Seze Devres
Artist Statement

My experimentations with photography began with the desire to create a new visual language that extends beyond the traditional bounds of representational photography: to produce what seems to be a contradiction in terms–painterly cameraless light drawings. Visually they are a lyrical merging of painting and photography, inspired by Cubism, Futurism, and the contemporary use of digital manipulation in sound and art.

I compose on sheets of film, using the light provided by a color enlarger, drawing with/from the basic materials commonly found in a darkroom: beakers, tape, cardboard, and knives. The tools are rough, but the photographs, once completed, are complex. This process enables me to make luminous explorations of forms, detailed with graphic slashes as complimentary shadows are interrupted by bright sparks of light.

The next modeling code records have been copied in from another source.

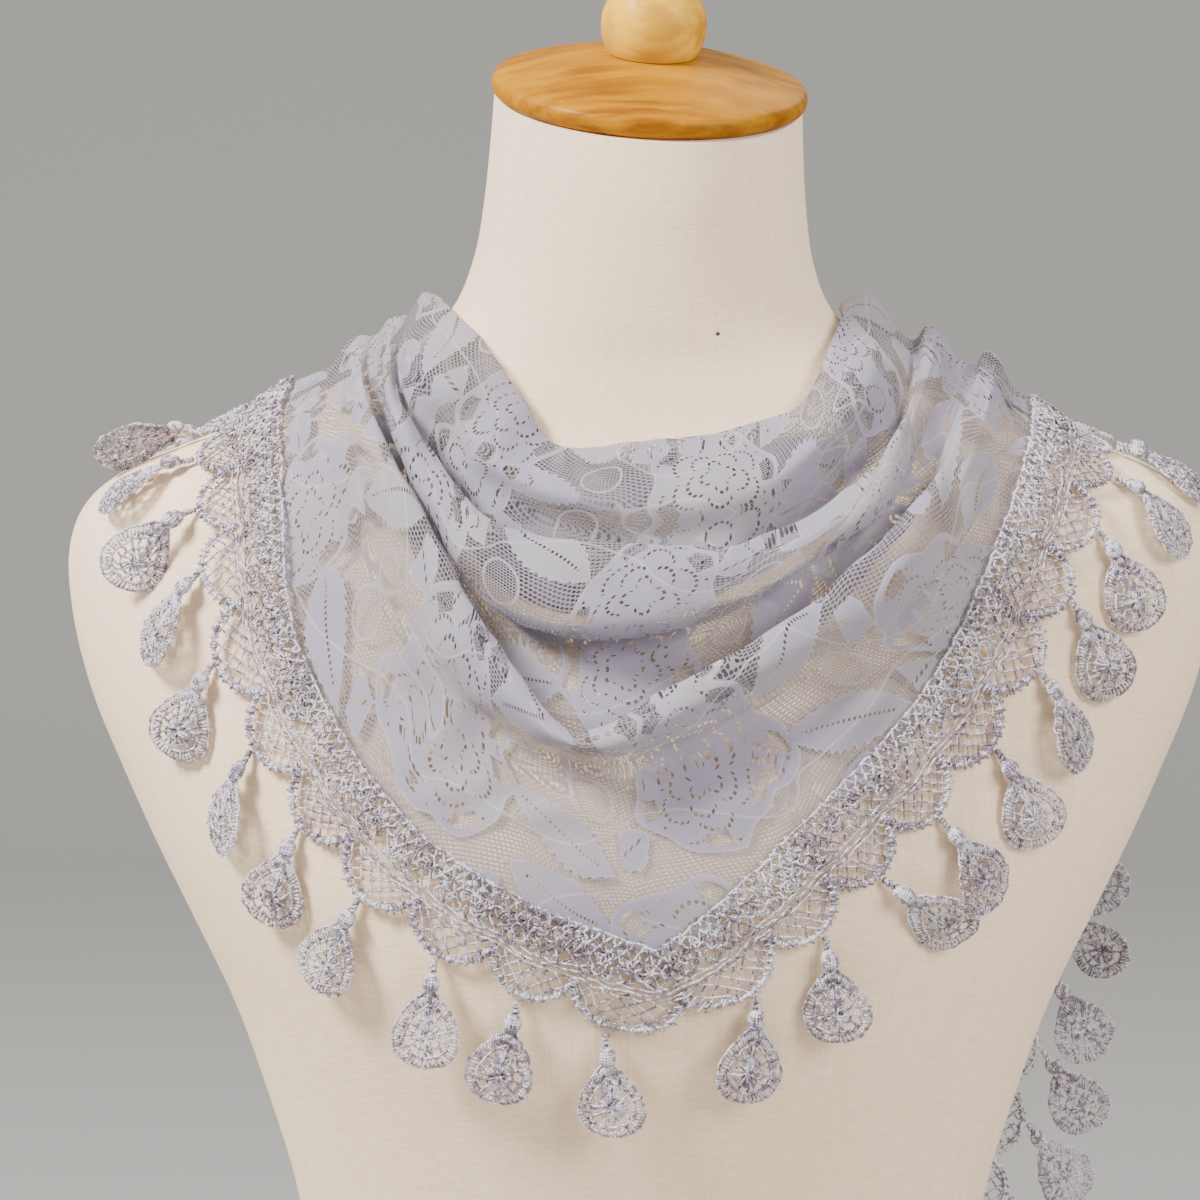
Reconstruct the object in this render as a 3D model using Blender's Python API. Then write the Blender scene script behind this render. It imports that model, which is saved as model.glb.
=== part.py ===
"""Lace triangle scarf worn as a cowl on a limbless dress form: the construction at real size."""

from collections import namedtuple
import math

import bmesh
import bpy
import numpy as np
from mathutils import Matrix, Vector
from mathutils.bvhtree import BVHTree

MM = 0.001
SHARP_ANGLE = math.radians(40)

# Start from an empty scene
for old in list(bpy.data.objects):
    bpy.data.objects.remove(old, do_unlink=True)


# Splines
def spline(points, places, corners=None):
    """Smooth curve through points, read at places. Place 2.5 is halfway from the third to the fourth."""
    points = np.asarray(points, dtype=float)
    corners = corners or {}
    last = len(points) - 1
    gaps = np.sqrt(np.linalg.norm(np.diff(points, axis=0), axis=1)) + 1e-6
    slopes = np.diff(points, axis=0) / gaps[:, None]
    curve = []
    for place in places:
        i = min(int(place), last - 1)
        t = place - i
        into = out = slopes[i]
        if i > 0:
            into = (slopes[i - 1] * gaps[i] + slopes[i] * gaps[i - 1]) / (gaps[i - 1] + gaps[i])
        if i < last - 1:
            out = (slopes[i] * gaps[i + 1] + slopes[i + 1] * gaps[i]) / (gaps[i] + gaps[i + 1])
        into = into + (slopes[i] - into) * corners.get(i, 0.0)
        out = out + (slopes[i] - out) * corners.get(i + 1, 0.0)
        t2, t3 = t * t, t * t * t
        curve.append((2 * t3 - 3 * t2 + 1) * points[i] + (t3 - 2 * t2 + t) * gaps[i] * into
                     + (3 * t2 - 2 * t3) * points[i + 1] + (t3 - t2) * gaps[i] * out)
    return np.array(curve)


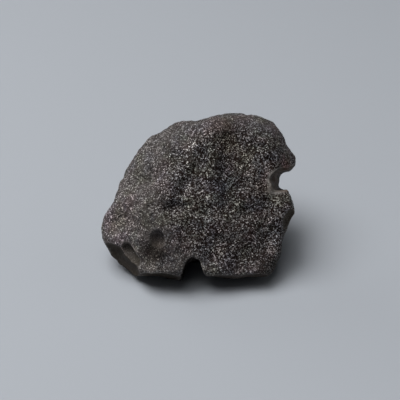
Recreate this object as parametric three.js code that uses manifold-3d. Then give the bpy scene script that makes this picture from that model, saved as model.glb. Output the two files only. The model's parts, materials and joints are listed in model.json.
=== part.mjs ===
// A tektite: one lump of dark natural glass, thrown out by a meteorite impact, lying as it would
// be set down. Millimetres, +Z up. X runs along the lump, and its broad face looks towards -Y and
// up. The origin is on the surface that it rests on, under the middle of its bounding box.
//
// The lump is described in the frame of its broad face: u across the face, v up it, w out of it.

import * as THREE from "three";
import { mergeVertices } from "three/addons/utils/BufferGeometryUtils.js";
import Module from "manifold-3d";

const wasm = await Module();
wasm.setup();
const { degToRad, lerp, euclideanModulo, seededRandom } = THREE.MathUtils;

// Driving dimensions.
const faceTilt = degToRad(55); // the broad face, turned up from lying flat
const restHeight = 14.6; // the lump's middle above the surface it rests on
const frontBulge = 12.5; // how far the broad face stands out from the middle
const backBulge = 14.5; // how far the back does
const squareness = 3; // 2 is an egg, and more is boxier
const planeCrispness = 24; // how sharply one broad plane meets the next
const dentFade = 3; // dents fade out this near the edge between the face and the back
const skinDetail = 17; // subdivisions of the skin's icosahedron
const biteDetail = 4; // subdivisions of a bite's icosahedron
const weldDistance = 1e-4; // corners nearer than this are one corner
const glassColour = 0x3c3936;

// The edge of the broad face as [u, v], anticlockwise from the right.
const outlinePoints = [
  [21.6, 1.4],
  [20.9, 4.6],
  [23.2, 8.5],
  [19.9, 11.2],
  [18.4, 14.2],
  [16.2, 16.6],
  [13.6, 18.0],
  [9.0, 18.6],
  [4.8, 18.2],
  [1.0, 17.1],
  [-3.0, 16.9],
  [-7.8, 15.3],
  [-10.8, 13.3],
  [-15.5, 6.6],
  [-17.5, 3.0],
  [-18.6, -0.6],
  [-21.1, -5.4],
  [-20.9, -8.8],
  [-18.6, -13.4],
  [-17.2, -16.3],
  [-14.4, -17.7],
  [-12.0, -18.8],
  [-7.0, -19.4],
  [0.0, -19.4],
  [7.0, -19.4],
  [12.4, -19.2],
  [15.2, -17.8],
  [16.8, -15.2],
  [17.8, -12.0],
  [18.6, -8.0],
  [22.1, -2.2],
];

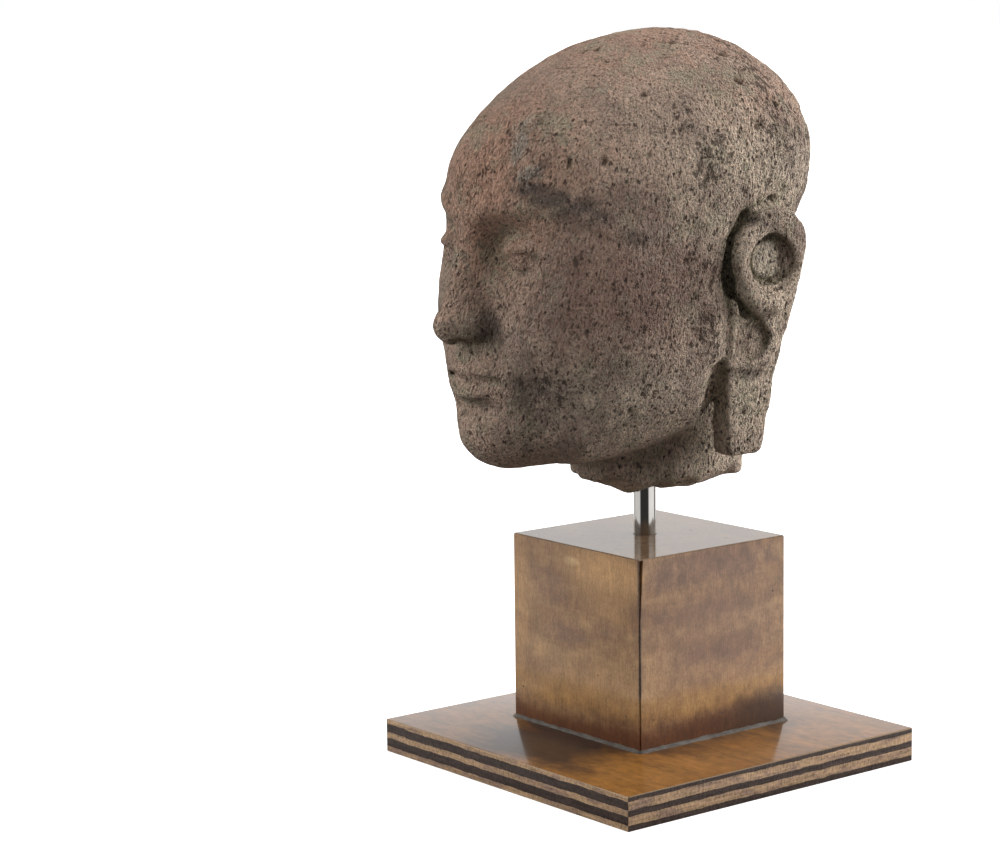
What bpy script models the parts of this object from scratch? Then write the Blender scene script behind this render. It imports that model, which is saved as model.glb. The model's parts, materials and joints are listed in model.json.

For over eight years I have been evolving and perfecting my technique within the medium of the traditional photogram, which is a photograph made without the use of a camera or a lens. By refining my control of color and linearity, opacity and transparency, I seek to create a depth rarely seen in most photograms. Unlike typical photograms, my images are not silhouetted outlines of objects. And unlike much abstract photography, my images are not close-ups of patterns and shapes seen through a lens. These photographs are a convergence of light and mass built from a rich layering of shapes and gestures. They exist in the own other-worldly kaleidoscopic space, to be interpreted through our experience with the “real” world, and thus create an intimate reading within the viewer.